1986 Yamaha Recording Custom Drum Kit: 8×10, 8×12, 10×14, 11×15, 14×22
My Yamaha Recording Custom Drums
My brother Sean Savoie purchased this Yamaha Recording Custom kit in the summer of 1986, just before heading off to Berklee College of Music, where he earned a Professional Drummer’s Degree with Honors. It became his primary gigging kit for the next three decades — a true workhorse that traveled with him through over 1,000 shows.
I inherited the kit in 2016, and it’s been my primary gigging kit ever since. Between the two of us, we’re closing in on 1,500 shows on these drums, and they still look and play like new. That’s a testament to how well they were built and how carefully we’ve both treated them.
I’ve built several kits from scratch and owned many of the finest drums ever made. This Recording Custom is simply the best-sounding, best-playing kit I’ve ever sat behind. It’s my most prized possession.
What makes it special isn’t just the sound — it’s how effortlessly it works for the working drummer. The hardware is exceptional: fast to set up, fast to break down, and everything returns to the exact same position every night. The toms hold their tuning so reliably that it’s become a running joke among the band — I rarely touch them with a drum key.
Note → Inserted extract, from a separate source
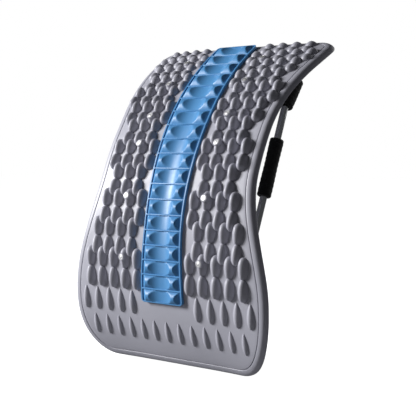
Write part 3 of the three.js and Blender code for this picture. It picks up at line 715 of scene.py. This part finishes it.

I’ve tested myself on this. I brought out my Pearl Reference Series Purple Craze kit for a handful of shows. I love those drums, but the setup and breakdown was genuinely brutal — unsustainable for a busy gigging schedule. I also gave my Walnut/Maple Stripe stave kit a run — Yamaha hardware, similar sizes, and it sounds absolutely incredible. But after a half-dozen shows, I came right back to the Recording Customs.
Some drums are beautiful. Some drums sound great in a practice room. This kit does everything — night after night, show after show. It’s my ideal kit, full stop.